Ces dispositifs sont très efficaces chez les singes de l’ancien monde, naturellement protégés contre le VIH et grâce auxquels l’action antirétrovirale de TRIM5alpha a d’ailleurs été découverte. Bien qu’existante également chez leur cousin, l’être humain, cette technique de défense est chez ce dernier, hélas, insuffisante, la réalité du sida étant là pour l’attester: plus de 25 millions de morts depuis 1981, date de l’identification de l’agent pathogène. Il n’en reste pas moins que chaque avancée dans la compréhension des mécanismes complexes de l’infection et la réplication du VIH dans les cellules humaines augmente les chances de développer un jour un remède ou un vaccin contre cette maladie aujourd’hui toujours incurable. D’où l’intérêt pour cette molécule qui a déjà fait l’objet de centaines de publications scientifiques.
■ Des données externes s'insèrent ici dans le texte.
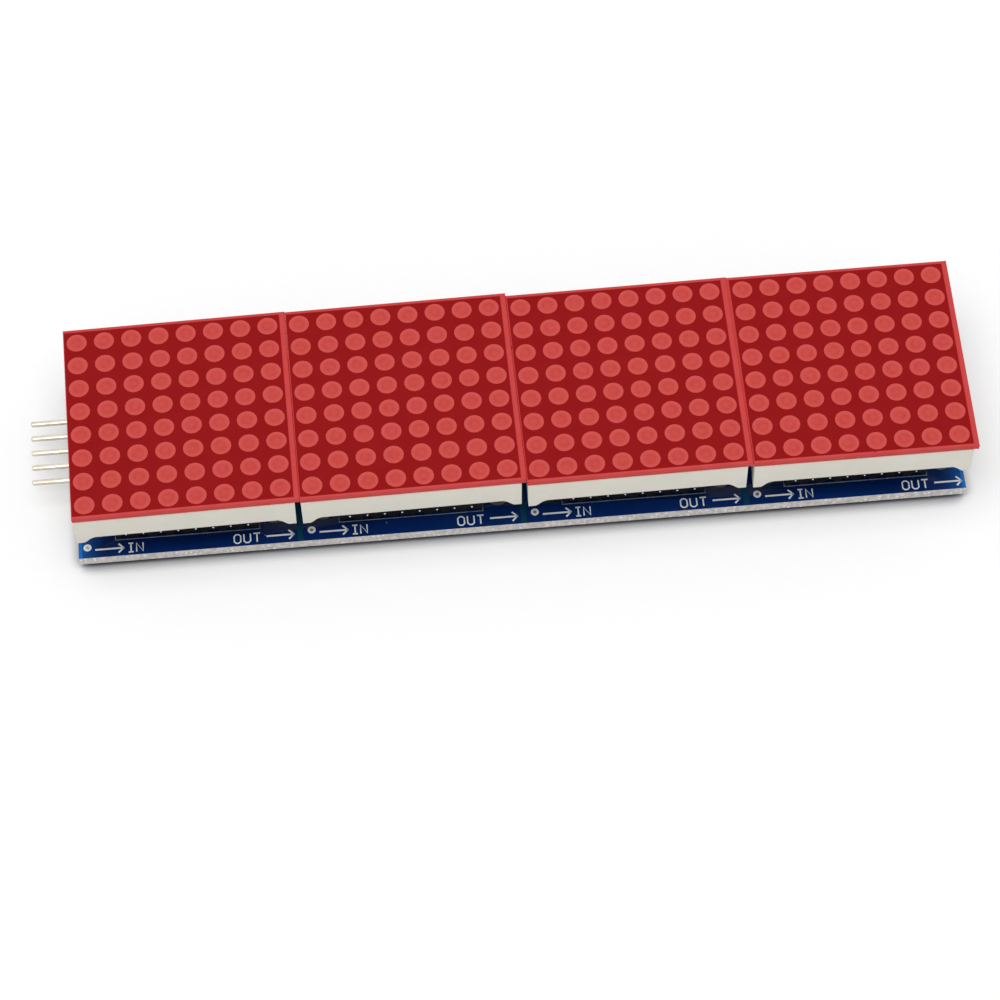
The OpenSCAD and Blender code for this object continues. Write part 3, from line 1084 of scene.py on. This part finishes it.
@dataclass
class DotMatrix:
    """One square 8 by 8 display: its face cover, dots and housing."""

    shop: Workshop
    number: int
    dots: int = 8
    pitch: float = 4.0
    dot_r: float = 1.5
    sides: int = 32
    cover: float = 32.5
    cover_shift: float = 0.32
    cover_z: float = 12.25
    field_z: float = 13.1
    rim_w: float = 0.44
    rim_h: float = 0.1
    flash: float = 0.03
    flash_gap: float = 0.01
    seat_z: float = 7.8
    foot_z: float = 6.55
    well_z: float = 9.4
    well_r: float = 1.1
    wall: float = 1.2
    foot_w: float = 1.2
    foot_slope: float = 1.1
    top: Point = (31.7, 32.6)
    draft: float = 0.05
    gap: float = 0.02
    bead: float = 0.12
    edge_r: float = 0.08
    place: Placement = field(init=False)

    def __post_init__(self) -> None:
        """Reads where the matrix is seated from its CAD cover, whose edges are off centre."""
        node = self.shop.nodes[f"face_cover_{self.number}"]
        self.place = Placement.of_square(node).moved(-self.cover_shift)

    def build(self) -> None:
        """Builds the matrix's pieces and dresses what it holds."""
        self._face()
        self._dots()
        self._housing()
        for finish, name in ((LAMINATE, "emitter_board"), (DIE, "led_dies"),
                             (RESIN, "potting"), (PIN_TIN, "matrix_pins")):
            self.shop.dress(finish, f"{name}_{self.number}")

    def _middle(self, column: int, row: int) -> Point:
        """Gives the middle of one dot."""
        x, y = ((index - (self.dots - 1) / 2) * self.pitch for index in (column, row))
        return x, y

    def _clipped(self, run: float, half: Point) -> Point:
        """Keeps a run along a side within a rectangle.

        Args:
            run: the run from the side's middle, where the cells are all of one size.
            half: half the rectangle's sizes.

        Returns:
            The run along a side that lies along x, and along one that lies along y.
        """
        ends = (self.dots / 2 - 1) * self.pitch
        over = max(abs(run) - ends, 0.0) / self.pitch
        sign = math.copysign(1.0, run)
        along_x, along_y = (run if not over else sign * (ends + over * (side - ends))
                            for side in half)
        return along_x, along_y

    def _border(self, sheet: Rectangle) -> list[Vector]:
        """Gives a rectangle's points, where the cells' spokes meet it.

        Args:
            sheet: the rectangle.

        Returns:
            The points, counter-clockwise from the lower end of the side at +x.
        """
        per_cell = self.sides // 4
        spokes = [math.tan(math.radians(-45 + 90 / per_cell * i)) for i in range(per_cell)]
        runs = [(cell - self.dots / 2 + 0.5 + spoke / 2) * self.pitch
                for cell in range(self.dots) for spoke in spokes]
        wide, deep = sheet.half
        points = []
        for turn in range(4):
            for x, y in (self._clipped(run, sheet.half) for run in runs):
                at = ((wide, y), (-x, deep), (-wide, -y), (x, -deep))[turn]
                points.append(Vector((at[0] + sheet.shift, at[1], sheet.z)))
        return points

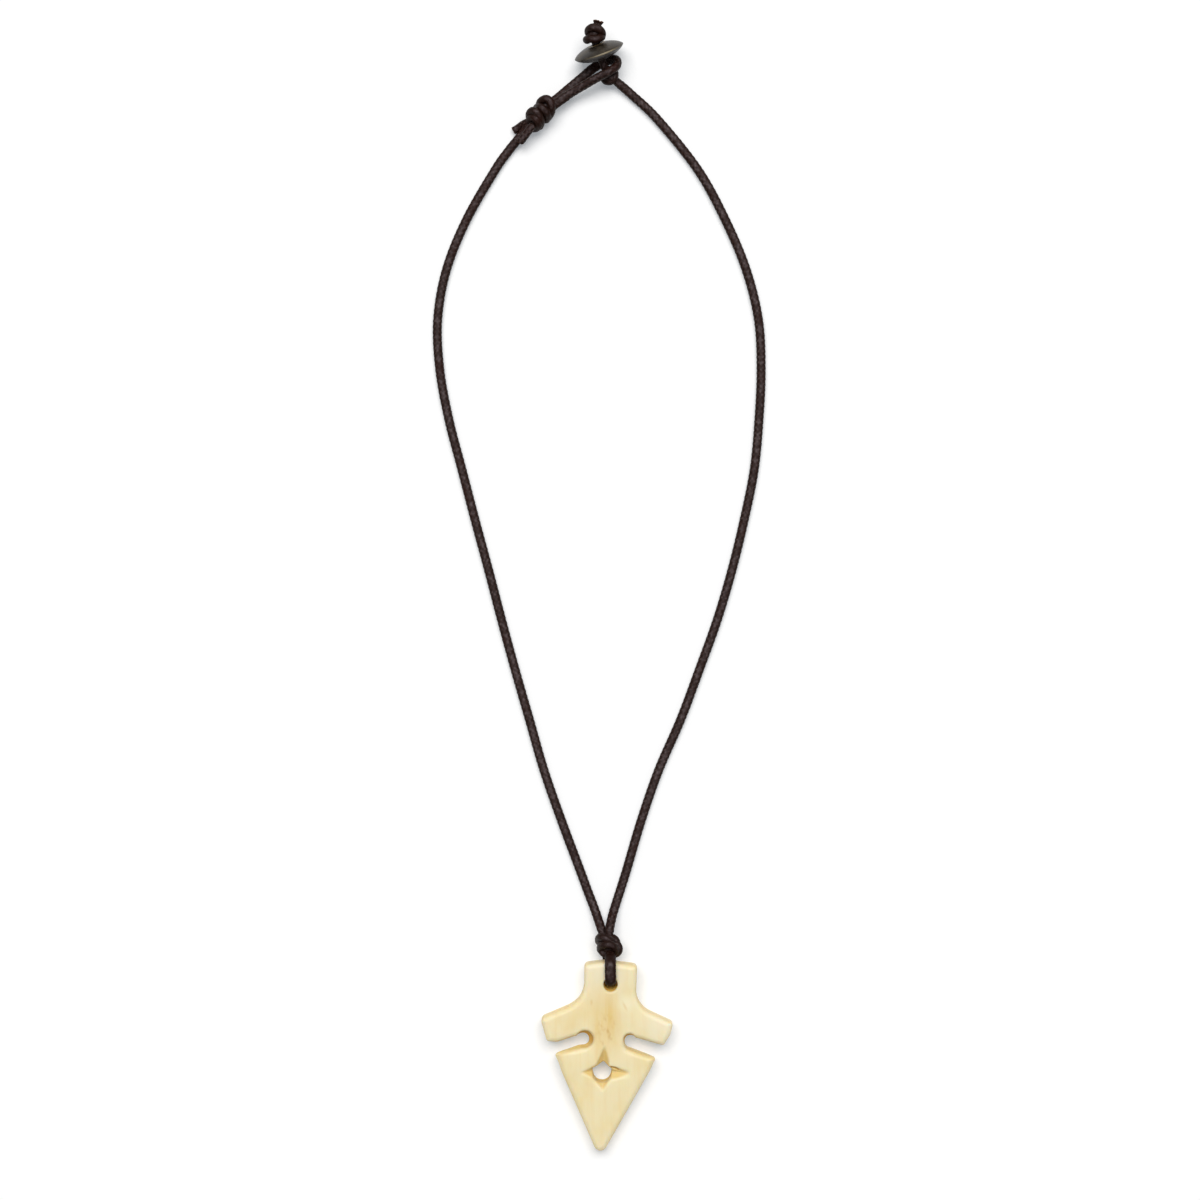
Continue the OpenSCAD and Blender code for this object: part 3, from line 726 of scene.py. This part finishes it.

Dans les premiers instants de l’infection, lorsque le virus se fixe sur la membrane de la cellule cible, il fusionne avec celle-ci et largue sa capside dans le cytoplasme. Cette structure en forme de poire est censée ensuite se désagréger afin de libérer les brins d’ARN viral qu’elle contient. C’est juste avant ce moment-là que TRIM5alpha intervient. La protéine enveloppe la capside encore intacte en tissant autour d’elle un filet à maille hexagonale. Elle démantibule ensuite sa proie de façon à ce que le matériel génétique soit inutilisable.

Le déroulement de ce scénario, à l’écriture duquel l’équipe de Jeremy Luban a contribué dès le début alors qu’il travaillait encore à l’Université Columbia à New York, était déjà connu. Dans son dernier article, le chercheur genevois et ses collègues complètent un peu plus l’histoire. Selon les auteurs, l’augmentation de la production de TRIM5alpha, consécutive à l’infection par le VIH, déclenche en parallèle une cascade de réactions qui aboutit à l’activation de certaines voies de signalisation du système immunitaire inné. Ce dernier comprend toutes les défenses de l’organisme qui n’impliquent pas la reconnaissance spécifique des agents infectieux (processus d’inflammation, mobilisation des globules blancs, alerte du système immunitaire adaptatif le cas échéant, etc.).

Jeremy Luban a également montré que TRIM5alpha joue le rôle d’un récepteur, sensible au «comportement» du rétrovirus du sida. Il semble que ce soit la structure même de la capside du VIH qui soit reconnue par la molécule défensive et que cette détection déclenche justement la réaction immunitaire. Toutes les expériences ont été menées in vitro, avec des cellules humaines et de singe.

Le fait que TRIM5alpha attaque le VIH sur deux flancs différents (destruction de la capside et mobilisation du système immunitaire inné) alors qu’il aurait pu se satisfaire d’un seul s’explique peut-être par le fait que, dans sa version simiesque en tout cas, son activité destructrice directe peut s’avérer insuffisante en cas de doses virales importantes. La réponse immunitaire innée pourrait alors protéger les cellules voisines, empêchant ainsi la propagation de l’agent infectieux dans l’organisme hôte.

La version humaine de TRIM5alpha, elle, est moins efficace peut-être parce qu’elle ne parvient pas à se lier convenablement avec la capside, ce qui expliquerait en partie qu’elle est incapable de prévenir l’infection. En revanche, il est possible que le fait que cette protéine active le système immunitaire (une action qui devrait encore être formellement observée in vivo) soit à l’origine de la très longue période d’incubation qui caractérise le VIH. Entre l’infection et la déclaration de la maladie, il se passe en effet en moyenne dix ans.

Tous ces éléments ouvrent la voie à des stratégies pour le développement de thérapies ou de vaccins contre le sida. Les perspectives sont néanmoins encore lointaines étant donné que ces mécanismes viennent à peine d’être découverts et que les chercheurs ne comprennent pas encore tout, tant s’en faut, et notamment pas les différences notables des défenses de l’homme et du singe face au VIH.